The latest round in the battle to save Bertrand Goldberg’s Prentice Hospital was a hearing before Judge Neil H. Cohen last Friday that had me thinking it’s too bad TruTV hasn’t hit Cook County courtrooms yet.
Cohen is a guy you might have heard of when he officiated at the wedding of Valerie Jarrett’s daughter last summer, with POTUS in attendance. Or maybe last fall, when he told DePaul law students trying to sue the school for misleading them about job opportunities to “quit whining” about it.
Of course, this is Chicago, so things are always, you know, complicated.
In the Prentice case, you may have heard that Cohen gave preservationists 30 days to amend their lawsuit against the city and the Commission on Chicago Landmarks.
He did.
Or you may have heard that he sided with the city and dumped the preservationists’ suit.
He did that too.
Both sides stumbled out of the nearly two-hour hearing at the Daley Center claiming to be pleased as punch, in spite of the fact that they’d each been used as a punching bag.
And Northwestern University—which isn’t named in the lawsuit but owns Prentice and wants to tear it down—had to keep its prewritten posthearing comments in its neatly tailored vest pocket.
At issue was a motion by the city to dismiss the lawsuit filed in November by Landmarks Illinois and the National Trust for Historic Preservation.

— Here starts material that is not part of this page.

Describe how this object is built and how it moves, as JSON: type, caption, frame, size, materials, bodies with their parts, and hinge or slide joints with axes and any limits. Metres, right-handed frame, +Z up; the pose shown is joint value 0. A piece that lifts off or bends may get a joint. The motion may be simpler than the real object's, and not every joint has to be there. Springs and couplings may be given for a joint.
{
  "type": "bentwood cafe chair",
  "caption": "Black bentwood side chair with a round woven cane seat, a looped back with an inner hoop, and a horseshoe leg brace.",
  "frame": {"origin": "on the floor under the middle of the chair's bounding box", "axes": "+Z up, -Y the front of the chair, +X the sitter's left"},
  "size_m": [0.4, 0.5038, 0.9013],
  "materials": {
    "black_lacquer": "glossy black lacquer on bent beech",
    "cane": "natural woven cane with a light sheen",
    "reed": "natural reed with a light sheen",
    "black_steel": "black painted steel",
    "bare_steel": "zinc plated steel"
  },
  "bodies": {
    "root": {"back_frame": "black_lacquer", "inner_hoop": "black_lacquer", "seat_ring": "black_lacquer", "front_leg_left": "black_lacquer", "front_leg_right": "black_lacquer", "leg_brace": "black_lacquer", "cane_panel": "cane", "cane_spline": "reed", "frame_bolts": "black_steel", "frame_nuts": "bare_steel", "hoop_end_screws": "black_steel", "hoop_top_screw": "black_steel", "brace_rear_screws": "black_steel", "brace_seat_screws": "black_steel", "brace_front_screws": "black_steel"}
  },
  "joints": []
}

The preservationists sued after the commission, in an unprecedented burst of bureaucratic efficiency, granted Prentice preliminary landmark designation and then rescinded it in a single afternoon.
By a remarkable coincidence, this happened just days after Mayor Rahm Emanuel announced that after careful consideration (and apparently several meetings with Northwestern), it was his opinion that Prentice should come down.

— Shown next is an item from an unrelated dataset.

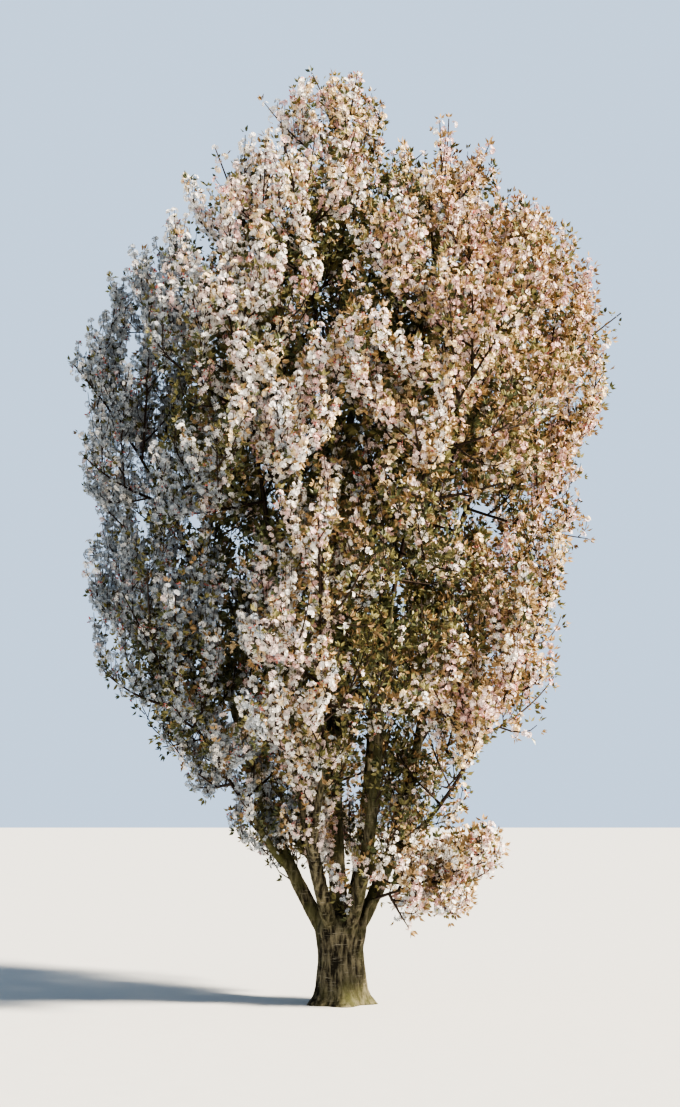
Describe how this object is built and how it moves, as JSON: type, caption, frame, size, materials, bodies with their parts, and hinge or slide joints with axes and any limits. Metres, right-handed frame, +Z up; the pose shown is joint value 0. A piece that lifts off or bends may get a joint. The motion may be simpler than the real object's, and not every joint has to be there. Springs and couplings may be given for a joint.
{
  "type": "flowering cherry tree",
  "caption": "Upright flowering cherry tree in full blossom with bronze young leaves, a short trunk that forks low and a full oval crown.",
  "frame": {"origin": "middle of the flat cut under the trunk, at ground level", "axes": "+Z up along the trunk, -Y towards the side that the picture shows, +X to the right in it"},
  "size_m": [4.0695, 3.7451, 6.91],
  "materials": {
    "bark": "rough fissured bark, dark olive brown",
    "blossom": "thin matt petals, white to pale pink",
    "young_leaf": "thin satin leaves, bronze to olive green"
  },
  "bodies": {
    "root": {"trunk": "bark", "leader": "bark", "bough_1": "bark", "bough_2": "bark", "bough_3": "bark", "bough_4": "bark", "bough_5": "bark", "bough_6": "bark", "side_bough_1": "bark", "side_bough_2": "bark", "side_bough_3": "bark", "side_bough_4": "bark", "side_bough_5": "bark", "side_bough_6": "bark", "upper_bough_1": "bark", "upper_bough_2": "bark", "upper_bough_3": "bark", "upper_bough_4": "bark", "upper_bough_5": "bark", "low_bough": "bark", "lower_blossom_1": "blossom", "lower_blossom_2": "blossom", "lower_blossom_3": "blossom", "lower_blossom_4": "blossom", "lower_blossom_5": "blossom", "lower_blossom_6": "blossom", "middle_blossom_1": "blossom", "middle_blossom_2": "blossom", "middle_blossom_3": "blossom", "middle_blossom_4": "blossom", "middle_blossom_5": "blossom", "middle_blossom_6": "blossom", "upper_blossom_1": "blossom", "upper_blossom_2": "blossom", "upper_blossom_3": "blossom", "upper_blossom_4": "blossom", "upper_blossom_5": "blossom", "top_blossom": "blossom", "low_blossom": "blossom"}
  },
  "joints": []
}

In their suit the preservationists claim that the commission violated its own procedures by acting so abruptly, exceeded its authority, and denied the public a full airing of the issues.
They asked the court to reinstate Prentice’s landmark designation and force the commission to go through its usual, more measured process.
At Friday’s hearing it looked like the judge found a lot there to agree with.
When assistant corporation counsel Mardell Nereim attempted to argue that the commission’s whiz-bang proceedings had been perfectly transparent and legal, Cohen hammered her with a barrage of clearly antagonistic questions:
“There’s a process that has to be followed, right?”
“What happens when you violate your own rules?”
“Why did you go this way?”
“Whose idea was this?”
“Did you violate your own rule, yes or no?”
Noting that a planning report that’s supposed to be triggered after a preliminary landmark designation is passed had “miraculously” been prepared before the designation, Cohen advised Nereim that “you can rescind [landmark status], but you’ve got to go there through the process.” You can’t “ambush people.” (“They had 60 days but did it in six minutes,” he would later say.)
It looked like she was dead meat.
Then, suddenly, almost as if Cohen were just thinking aloud, came this: If you are going to rescind, “give notice, give hearing, it is called due process.” But, he noted, the preservationists had “not alleged as one of their counts that it was a violation of due process. ”
Whoops.
According to a previous state supreme court ruling, said Cohen, he can’t deal with failures of the commission to follow its own rules unless they violate the constitution.
In his turn before the bench, preservationists’ attorney Martin Sinclair raised another point neglected by the city—namely, that Northwestern’s often-stated intention to tear Prentice down implies that the university is opposed to landmark designation, which should have triggered the stipulated procedures for notification and public hearing.
Which would seem to make the city’s call for dismissal moot.
But in the end Cohen found the plaintiffs’ complaint “lacking” and his own hands tied.
“I find that the amount of time and manner in which notice was given with regard to the rescission was arbitrary and not transparent, but there’s nothing I can do about that. There isn’t a due process claim here.” Since one wasn’t raised, he said, he would grant the motion to dismiss but would also give the trust 30 days to amend its complaint.
He set the next court date for Friday, February 15. In the meantime, his injunction preventing Northwestern from dropping the wrecking ball remains in effect.
The preservationists are looking into their options, including amending the suit or appealing Cohen’s ruling. They also continue to hope that Northwestern will take a look at reuse options like those proposed in a recent Chicago Architecture Club competition and showcased at the Chicago Architecture Foundation.
In the run-up to this hearing, they put on their own dog-and-pony show January 3, presenting a new economic impact report that makes a case Northwestern has attempted to ignore: there could be potentially even greater economic benefits if Prentice is revamped. BauerLatoza Studio architect and former landmarks commission member Edward Torrez offered a design by his firm that he says meets Northwestern’s specifications while “embracing” Prentice with a million-square-foot lab facility.
“We’re just asking, are there any creative ideas out there before we decide this building has to be demolished?” Torrez said. “Have we looked at all the options?”
Good luck with that.
In the hall outside Cohen’s courtroom after the hearing, Northwestern University spokesman Alan Cubbage reiterated that the university’s plan is “to build a new building on that site as soon as we can. We want a building designed for our purpose rather than a retrofit.”